**Work required:** Restate verbatim the lines between the one holding "at both mouths" and the one holding "obj.matrix_world = world", both included, and no others.

**Information supplied:**
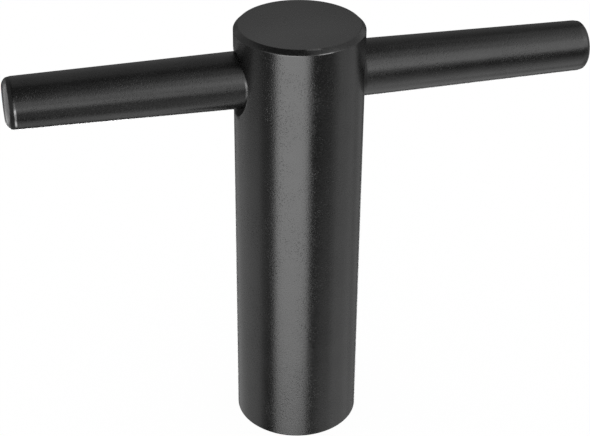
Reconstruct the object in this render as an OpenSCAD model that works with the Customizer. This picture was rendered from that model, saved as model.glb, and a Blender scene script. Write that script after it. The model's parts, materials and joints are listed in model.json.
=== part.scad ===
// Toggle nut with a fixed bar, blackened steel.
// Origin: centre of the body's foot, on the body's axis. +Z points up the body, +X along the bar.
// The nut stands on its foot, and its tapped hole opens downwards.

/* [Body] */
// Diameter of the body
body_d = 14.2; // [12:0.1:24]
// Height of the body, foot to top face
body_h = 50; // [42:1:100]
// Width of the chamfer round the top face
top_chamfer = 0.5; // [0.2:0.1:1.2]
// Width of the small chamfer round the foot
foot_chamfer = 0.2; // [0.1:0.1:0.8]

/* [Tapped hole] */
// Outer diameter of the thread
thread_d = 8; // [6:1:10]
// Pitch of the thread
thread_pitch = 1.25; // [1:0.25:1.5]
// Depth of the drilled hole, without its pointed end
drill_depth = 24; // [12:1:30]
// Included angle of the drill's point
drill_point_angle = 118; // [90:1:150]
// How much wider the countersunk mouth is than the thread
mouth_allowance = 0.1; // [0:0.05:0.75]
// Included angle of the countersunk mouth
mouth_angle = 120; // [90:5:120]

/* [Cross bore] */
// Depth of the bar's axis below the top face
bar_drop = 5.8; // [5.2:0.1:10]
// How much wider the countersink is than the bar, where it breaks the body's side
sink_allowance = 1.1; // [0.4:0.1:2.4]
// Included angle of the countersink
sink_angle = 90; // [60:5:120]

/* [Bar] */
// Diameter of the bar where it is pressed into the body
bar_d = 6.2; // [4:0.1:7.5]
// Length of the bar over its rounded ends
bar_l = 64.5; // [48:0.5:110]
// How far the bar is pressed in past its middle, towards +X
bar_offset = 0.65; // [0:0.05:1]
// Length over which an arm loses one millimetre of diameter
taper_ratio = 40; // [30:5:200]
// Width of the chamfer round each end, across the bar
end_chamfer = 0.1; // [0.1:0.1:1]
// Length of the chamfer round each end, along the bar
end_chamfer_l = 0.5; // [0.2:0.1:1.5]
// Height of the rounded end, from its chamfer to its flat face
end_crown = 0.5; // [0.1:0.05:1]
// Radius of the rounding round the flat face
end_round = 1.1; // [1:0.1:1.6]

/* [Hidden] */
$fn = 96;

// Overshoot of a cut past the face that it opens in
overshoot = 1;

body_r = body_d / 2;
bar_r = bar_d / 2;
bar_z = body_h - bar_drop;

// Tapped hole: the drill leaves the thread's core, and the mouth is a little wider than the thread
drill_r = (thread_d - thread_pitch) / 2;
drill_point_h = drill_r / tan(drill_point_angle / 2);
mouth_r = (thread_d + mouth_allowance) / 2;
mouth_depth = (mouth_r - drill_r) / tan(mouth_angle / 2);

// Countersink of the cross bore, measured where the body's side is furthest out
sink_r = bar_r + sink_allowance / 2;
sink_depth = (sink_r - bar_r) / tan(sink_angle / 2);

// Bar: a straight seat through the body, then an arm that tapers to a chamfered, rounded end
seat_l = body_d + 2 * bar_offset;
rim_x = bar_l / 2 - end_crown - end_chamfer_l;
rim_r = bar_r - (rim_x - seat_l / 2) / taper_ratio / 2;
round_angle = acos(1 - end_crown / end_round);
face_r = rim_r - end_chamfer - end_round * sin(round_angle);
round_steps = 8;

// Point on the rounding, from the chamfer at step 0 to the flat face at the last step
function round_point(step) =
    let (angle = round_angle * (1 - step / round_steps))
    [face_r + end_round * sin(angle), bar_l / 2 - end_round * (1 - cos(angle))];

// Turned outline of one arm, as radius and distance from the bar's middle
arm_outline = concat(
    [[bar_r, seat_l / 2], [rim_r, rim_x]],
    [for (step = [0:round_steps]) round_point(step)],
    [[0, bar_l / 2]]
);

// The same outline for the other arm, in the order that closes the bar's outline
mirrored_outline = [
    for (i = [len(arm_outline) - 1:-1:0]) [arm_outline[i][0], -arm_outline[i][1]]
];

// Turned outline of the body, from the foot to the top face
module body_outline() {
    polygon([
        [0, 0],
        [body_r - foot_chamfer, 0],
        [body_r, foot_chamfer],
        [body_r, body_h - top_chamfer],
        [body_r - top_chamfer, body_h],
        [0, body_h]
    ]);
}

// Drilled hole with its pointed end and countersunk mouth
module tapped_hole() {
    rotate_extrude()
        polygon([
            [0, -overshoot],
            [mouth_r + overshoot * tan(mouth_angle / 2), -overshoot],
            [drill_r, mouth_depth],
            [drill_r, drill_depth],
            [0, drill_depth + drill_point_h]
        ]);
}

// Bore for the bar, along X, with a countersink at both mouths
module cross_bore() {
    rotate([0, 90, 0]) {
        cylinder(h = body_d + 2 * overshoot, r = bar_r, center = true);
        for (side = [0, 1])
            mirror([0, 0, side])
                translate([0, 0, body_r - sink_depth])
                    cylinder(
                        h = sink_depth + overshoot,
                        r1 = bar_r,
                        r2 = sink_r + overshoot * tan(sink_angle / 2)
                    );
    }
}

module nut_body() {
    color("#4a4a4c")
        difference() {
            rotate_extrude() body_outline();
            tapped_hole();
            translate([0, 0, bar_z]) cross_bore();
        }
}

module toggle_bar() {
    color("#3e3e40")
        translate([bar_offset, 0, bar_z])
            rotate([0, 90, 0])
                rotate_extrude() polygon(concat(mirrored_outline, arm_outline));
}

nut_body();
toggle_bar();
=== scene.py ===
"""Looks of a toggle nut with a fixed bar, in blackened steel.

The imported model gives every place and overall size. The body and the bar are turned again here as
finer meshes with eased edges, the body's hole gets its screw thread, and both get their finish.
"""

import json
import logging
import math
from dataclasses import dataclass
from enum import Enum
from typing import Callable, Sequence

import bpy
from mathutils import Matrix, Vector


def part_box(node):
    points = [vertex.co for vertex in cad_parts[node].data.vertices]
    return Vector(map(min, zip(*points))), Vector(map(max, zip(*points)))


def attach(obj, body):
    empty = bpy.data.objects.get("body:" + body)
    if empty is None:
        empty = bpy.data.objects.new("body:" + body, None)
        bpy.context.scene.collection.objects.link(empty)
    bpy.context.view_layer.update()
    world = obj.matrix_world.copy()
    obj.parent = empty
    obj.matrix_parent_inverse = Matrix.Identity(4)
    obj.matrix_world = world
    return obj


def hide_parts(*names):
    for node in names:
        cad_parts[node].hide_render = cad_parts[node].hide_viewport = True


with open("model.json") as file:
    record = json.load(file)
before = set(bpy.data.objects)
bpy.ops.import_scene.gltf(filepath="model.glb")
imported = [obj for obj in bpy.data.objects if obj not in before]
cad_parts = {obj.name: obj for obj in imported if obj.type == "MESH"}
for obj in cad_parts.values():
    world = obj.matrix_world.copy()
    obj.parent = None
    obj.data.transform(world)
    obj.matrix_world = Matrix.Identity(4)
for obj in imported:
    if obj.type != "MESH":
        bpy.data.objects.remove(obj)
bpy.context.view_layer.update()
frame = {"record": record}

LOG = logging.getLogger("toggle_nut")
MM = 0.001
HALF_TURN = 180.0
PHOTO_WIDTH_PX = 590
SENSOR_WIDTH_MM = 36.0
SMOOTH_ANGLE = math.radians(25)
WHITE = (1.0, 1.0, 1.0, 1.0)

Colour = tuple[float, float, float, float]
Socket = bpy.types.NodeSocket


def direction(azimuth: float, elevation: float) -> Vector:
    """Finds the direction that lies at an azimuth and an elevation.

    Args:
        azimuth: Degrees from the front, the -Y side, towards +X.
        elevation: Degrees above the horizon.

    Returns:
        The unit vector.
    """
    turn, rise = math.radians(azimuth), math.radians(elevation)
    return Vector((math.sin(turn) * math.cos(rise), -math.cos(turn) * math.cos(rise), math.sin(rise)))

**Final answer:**
// Bore for the bar, along X, with a countersink at both mouths
module cross_bore() {
    rotate([0, 90, 0]) {
        cylinder(h = body_d + 2 * overshoot, r = bar_r, center = true);
        for (side = [0, 1])
            mirror([0, 0, side])
                translate([0, 0, body_r - sink_depth])
                    cylinder(
                        h = sink_depth + overshoot,
                        r1 = bar_r,
                        r2 = sink_r + overshoot * tan(sink_angle / 2)
                    );
    }
}

module nut_body() {
    color("#4a4a4c")
        difference() {
            rotate_extrude() body_outline();
            tapped_hole();
            translate([0, 0, bar_z]) cross_bore();
        }
}

module toggle_bar() {
    color("#3e3e40")
        translate([bar_offset, 0, bar_z])
            rotate([0, 90, 0])
                rotate_extrude() polygon(concat(mirrored_outline, arm_outline));
}

nut_body();
toggle_bar();
=== scene.py ===
"""Looks of a toggle nut with a fixed bar, in blackened steel.

The imported model gives every place and overall size. The body and the bar are turned again here as
finer meshes with eased edges, the body's hole gets its screw thread, and both get their finish.
"""

import json
import logging
import math
from dataclasses import dataclass
from enum import Enum
from typing import Callable, Sequence

import bpy
from mathutils import Matrix, Vector


def part_box(node):
    points = [vertex.co for vertex in cad_parts[node].data.vertices]
    return Vector(map(min, zip(*points))), Vector(map(max, zip(*points)))


def attach(obj, body):
    empty = bpy.data.objects.get("body:" + body)
    if empty is None:
        empty = bpy.data.objects.new("body:" + body, None)
        bpy.context.scene.collection.objects.link(empty)
    bpy.context.view_layer.update()
    world = obj.matrix_world.copy()
    obj.parent = empty
    obj.matrix_parent_inverse = Matrix.Identity(4)
    obj.matrix_world = world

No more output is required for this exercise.